Viewpoints
Once Upon a Time...
By Carol Cairnes
March 31, 2010
Wednesday
Editor: Sitnews
It is fitting that Senator
Murkowski started her March 24th Viewpoint with "Once Upon
a Time" in classic fairy-tale style. Her version of
the facts is a fantastic fiction. The Senator is living
in a dream world if she believes Senate bill 881 will revive
Southeast Alaska's economy. The bill, and a similar House
bill, 2099, allows Sealaska Corporation to trade the land it
is entitled to by the Alaska Native Claims Settlement Act for
publicly owned land in the Tongass National Forest, along with
roads and log transfer facilities paid for by American taxpayers.
The deal the Senator envisions for Sealaska Corporation would
give the corporation ownership of timber and other valuable resources
currently owned by all American citizens under the false claim
of aboriginal rights.
Could it be that Senator Murkowski is unfamiliar with Sealaska
Timber Corporation's business practices? Sealaska is in
the timber liquidation and export business. During the
last 40 years Sealaska has harvested and exported high-value
timber off the 291,000 acres of land that has been conveyed to
it so far. That's over 450 square miles of timber and Southeast's
economy still struggles. Sealaska reports it has another
2 years supply, at the rate it extracts timber from its land
that will offer entry-level logging jobs in a fading industry.

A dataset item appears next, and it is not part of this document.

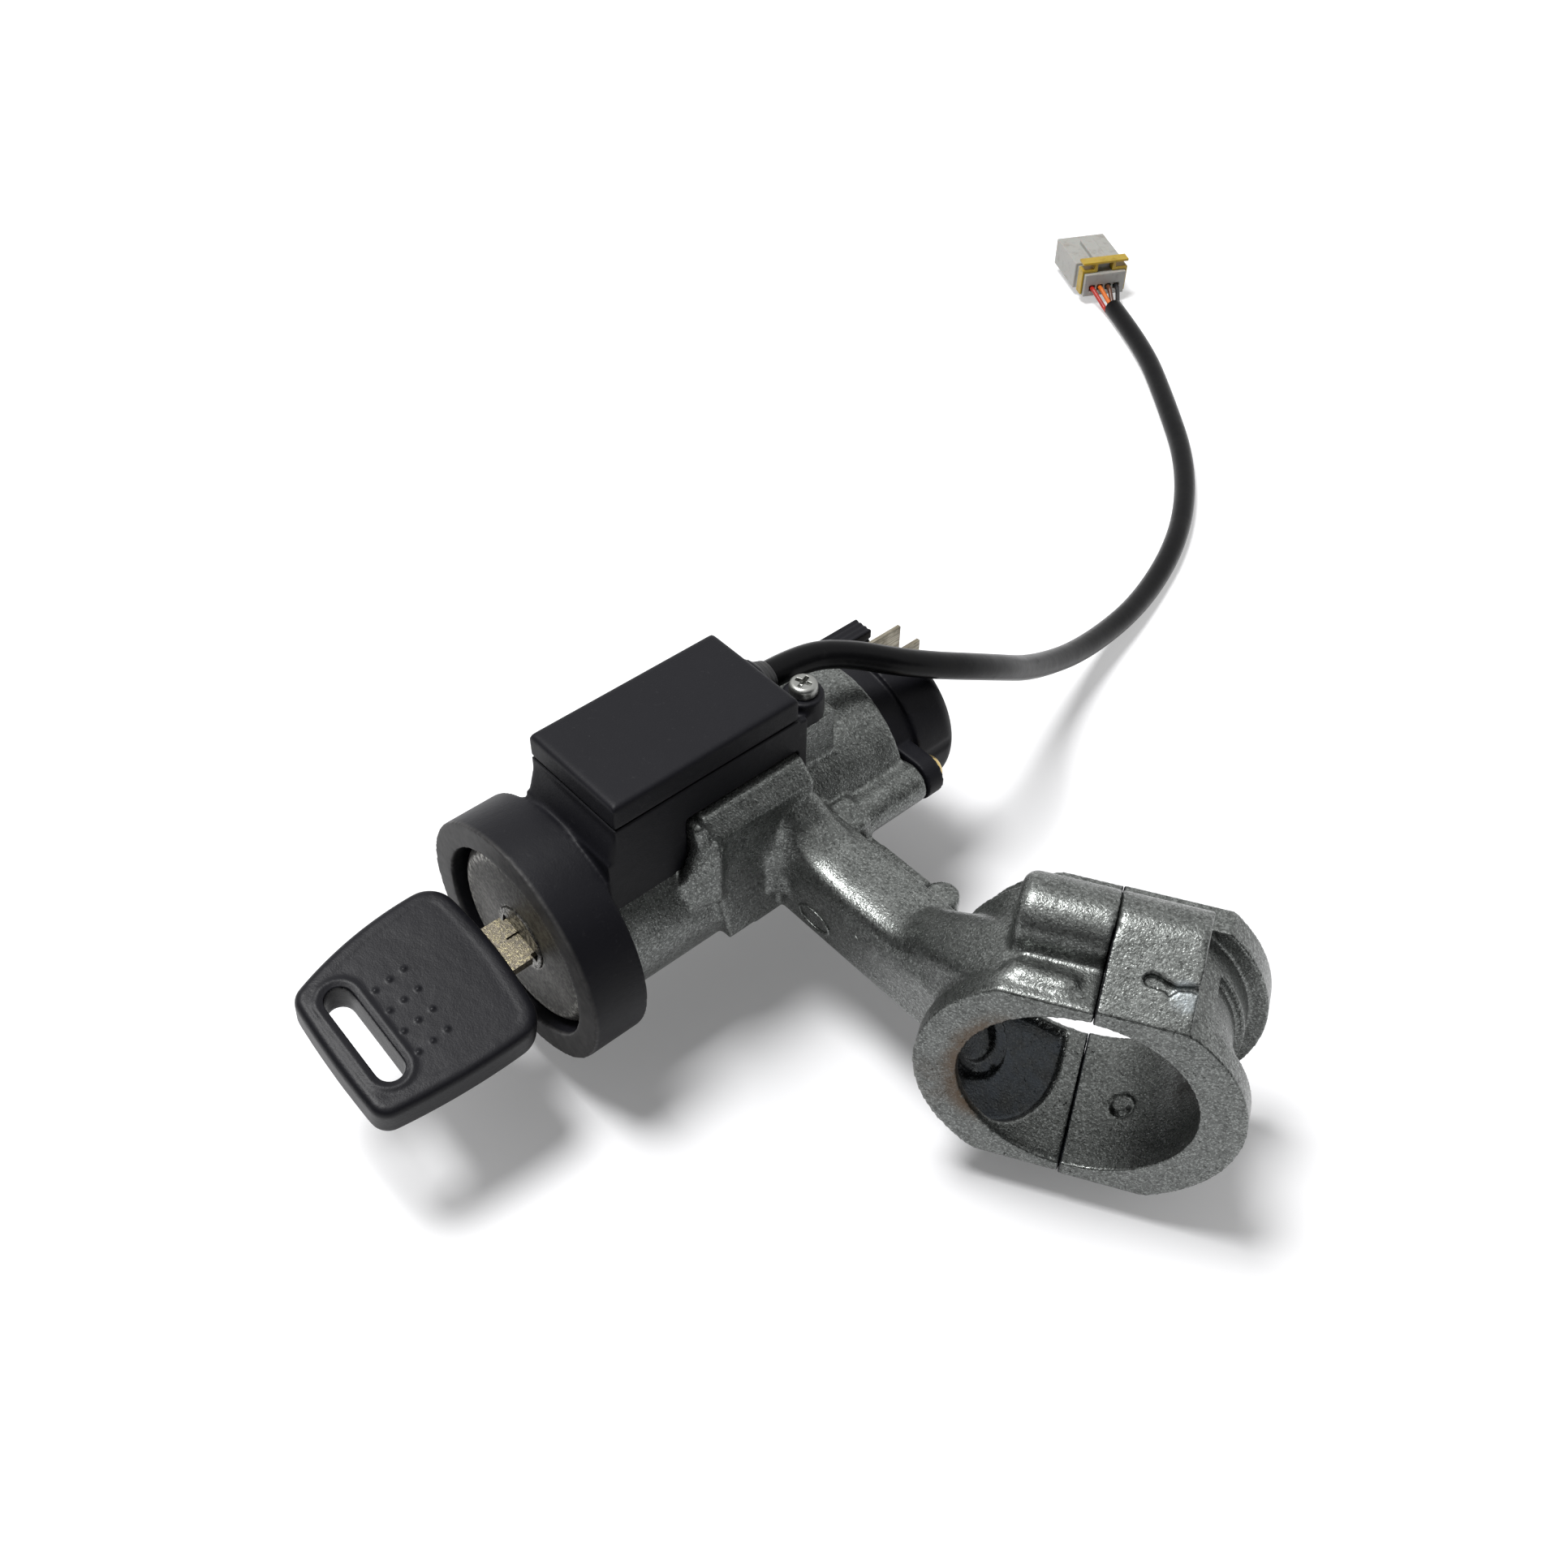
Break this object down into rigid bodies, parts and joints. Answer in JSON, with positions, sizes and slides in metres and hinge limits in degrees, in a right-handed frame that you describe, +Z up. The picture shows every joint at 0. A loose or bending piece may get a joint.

Sealaska has taken millions of dollars from its land and yet
has failed to diversify the economy of Southeast Alaska in any
meaningful way. There is no indication it has attracted
outside investment or young professionals. If she understood
the facts, the Senator would be holding Sealaska responsible
for the economic problems of Southeast Alaska, not trying to
bail it out with a taxpayer give away.
The conveyance of land to Sealaska Corporation under ANCSA remains
unresolved at Sealaska's request. Sealaska asked the Bureau
of Land Management to hold off conveying the land it has selected
while Senator Murkowski and the rest of the Alaska delegation
push legislation to benefit the corporation. Since 2004
failed attempts at legislation to transfer public lands outside
the withdrawal boundaries of ANCSA to Sealaska Corporation, the
region's largest private landowner has left the residents and
businesses of the northern Prince of Wales Archipelago in limbo.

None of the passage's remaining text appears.